The future of BPO services: Embrace automation or perish

Business process outsourcing providers have faced many hurdles. The latest—automation—may be their biggest yet. Only those able to change with the times will survive.

Article byDinesh Goel

 

The outsourcing of business processes—save call centers and payroll processing—began in earnest in the mid-1990s. Business process outsourcing (BPO) walked pretty nicely in the footsteps of the IT services industry, garnering attention as a potential growth engine for both pure-play BPO providers and IT providers offering BPO services.

But despite early predictions, this service segment did not grow as fast as expected and in recent years has slowed. What happened to this shiny new toy?
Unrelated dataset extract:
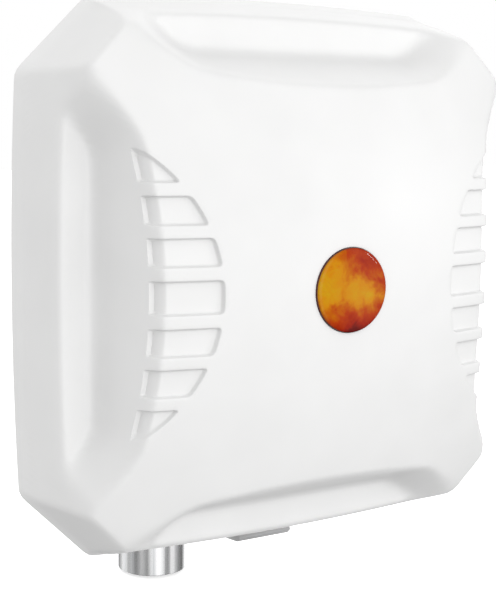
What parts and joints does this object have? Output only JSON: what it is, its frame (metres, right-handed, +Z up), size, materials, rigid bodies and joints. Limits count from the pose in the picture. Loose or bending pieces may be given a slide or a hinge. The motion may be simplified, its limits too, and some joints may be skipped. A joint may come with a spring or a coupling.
{
  "type": "panel antenna",
  "caption": "Flat outdoor panel antenna: domed X-shaped white radome with crossed feed boards inside, a tilting bracket and a V-jaw clamp on a round steel mast.",
  "frame": {"origin": "on the mast's axis at the mast's lower end, where the mast carries on down and holds the part up", "axes": "+Z up along the mast; the panel's front faces -Y; +X to the right seen from the front"},
  "size_m": [0.2664, 0.251, 0.3202],
  "materials": {
    "radome_white": "fine satin moulded ASA",
    "seal_rubber": "soft matte",
    "badge_ink": "printed sunset gradient, amber to deep red",
    "badge_resin": "clear domed resin",
    "aluminium_sheet": "rolled sheet",
    "board_green": "circuit board",
    "nylon": "moulded nylon",
    "lead_jacket": "satin jacket",
    "cowl_grey": "grained moulding",
    "nickel_brass": "nickel over brass",
    "stainless_steel": "turned and rolled",
    "zinc_steel": "zinc-plated sheet",
    "mast_steel": "drawn galvanised tube with lengthwise streaks",
    "black_plastic": "moulded"
  },
  "bodies": {
    "mast": {"mast_tube": "mast_steel", "mast_cap": "black_plastic"},
    "clamp": {"clamp_bolt_left": "stainless_steel", "clamp_bolt_right": "stainless_steel", "clamp_bracket": "zinc_steel", "lock_bolt": "stainless_steel", "lock_washer_left": "zinc_steel", "lock_washer_right": "zinc_steel", "pivot_bolt": "stainless_steel", "pivot_nut": "stainless_steel", "pivot_washer_left": "zinc_steel", "pivot_washer_right": "zinc_steel"},
    "jaw": {"clamp_jaw": "zinc_steel", "jaw_nut_left": "stainless_steel", "jaw_nut_right": "stainless_steel", "jaw_washer_left": "zinc_steel", "jaw_washer_right": "zinc_steel"},
    "knob": {"lock_knob": "black_plastic"},
    "panel": {"badge_disc": "badge_ink", "badge_dome": "badge_resin", "bracket_screw_1": "stainless_steel", "bracket_screw_2": "stainless_steel", "bracket_screw_3": "stainless_steel", "bracket_screw_4": "stainless_steel", "breather_plug": "cowl_grey", "coax_lead_left": "lead_jacket", "coax_lead_right": "lead_jacket", "coax_socket_left": "nickel_brass", "coax_socket_right": "nickel_brass", "cover_screw_1": "stainless_steel", "cover_screw_2": "stainless_steel", "cover_screw_3": "stainless_steel", "cover_screw_4": "stainless_steel", "cover_screw_5": "stainless_steel", "cover_screw_6": "stainless_steel", "cover_screw_7": "stainless_steel", "cover_screw_8": "stainless_steel", "director_plate": "aluminium_sheet", "feed_board_minus": "board_green", "feed_board_plus": "board_green", "front_radome": "radome_white", "panel_bracket": "zinc_steel", "radome_seal": "seal_rubber", "rear_cover": "radome_white", "reflector_plate": "aluminium_sheet", "reflector_standoff_1": "nylon", "reflector_standoff_2": "nylon", "reflector_standoff_3": "nylon", "reflector_standoff_4": "nylon", "socket_cowl": "cowl_grey", "socket_nut_left": "nickel_brass", "socket_nut_right": "nickel_brass"}
  },
  "joints": [
    {"name": "azimuth_swivel", "type": "hinge", "parent": "mast", "child": "clamp", "pos_m": [0, 0, 0.186], "axis": [0, 0, 1], "continuous": true},
    {"name": "panel_tilt", "type": "hinge", "parent": "clamp", "child": "panel", "pos_m": [0, -0.066, 0.164], "axis": [1, 0, 0], "range_deg": [-15, 25]},
    {"name": "jaw_slide", "type": "slide", "parent": "clamp", "child": "jaw", "axis": [0, 1, 0], "range_m": [0, 0.012]},
    {"name": "lock_knob_turn", "type": "hinge", "parent": "clamp", "child": "knob", "pos_m": [0, -0.066, 0.208], "axis": [1, 0, 0], "range_deg": [0, 360]}
  ]
}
By their very nature, business processes are sprawling, live production services that touch an enterprise’s customers, suppliers and business operations. While the outsourcing of these services obviously leverages the economies of scale and delivers the associated cost advantages offered by third-party BPO providers, on-the-ground implementation of offshored services has faced a higher degree of resistance and more change management issues than IT services.

At the same time—especially in the past two years—emerging technologies and robotic process automation (RPA) have begun to turn the industry on its ear. For the most part, the work that gets outsourced to remote locations is the bottom-of-the-pyramid work, and as RPA capabilities advance, those processes are increasingly ripe candidates for minimizing or removing human intervention altogether. For better or worse—better for cost savings, speed and efficiency and worse for all the jobs that will be lost to RPA—this capability is slowly making its way into all industries and all types of business processes.

Of course, scores of low-cost employees in developing countries are still keying in data based on pre-defined rules. They are still processing supplier invoices, loan applications, insurance claims and all manner of such routine tasks. While this work is still required, the need for people to do the work is becoming less so.

Looking forward, people will be needed only to handle the exceptions flagged by the system as “not in good order.” And even for these exceptions—and for the processes that require some level of data correlation, interpretation and judgement—machine learning technology will soon replace humans. While the current speed of RPA adoption and the level of disruption it is causing are arguable, it is clear this capability is real. Companies are already benefiting from it, and workers are feeling its impact. 

What does this mean for the BPO industry?

 

5 things BPO providers must do

Here are the top five ways BPO providers can stay in the game:

  1. Focus on skills: Hire, train and re-skill your workforce so employees can move up the value chain to positions such as data scientist, mathematician and actuary—and so you can offer existing and potential customers higher-order capabilities.

  2. Go deep: Work on acquiring deep knowledge of specific industry domains so your customers know you fully understand their business and can add value in their business transformation.

  3. Demonstrate confidence: Demonstrate that you can deliver on business outcomes and that you are willing to assume the risk of such delivery.

  4. Lead the way: Establish deep technology capability and show you can deliver technology-led innovation on an ongoing basis.

  5. Accelerate: Invest in areas you know will differentiate your company in terms of speed, innovation and impact.

 

All told, the BPO industry is up for a dramatic shift. Are you ready to play the game by the new rules?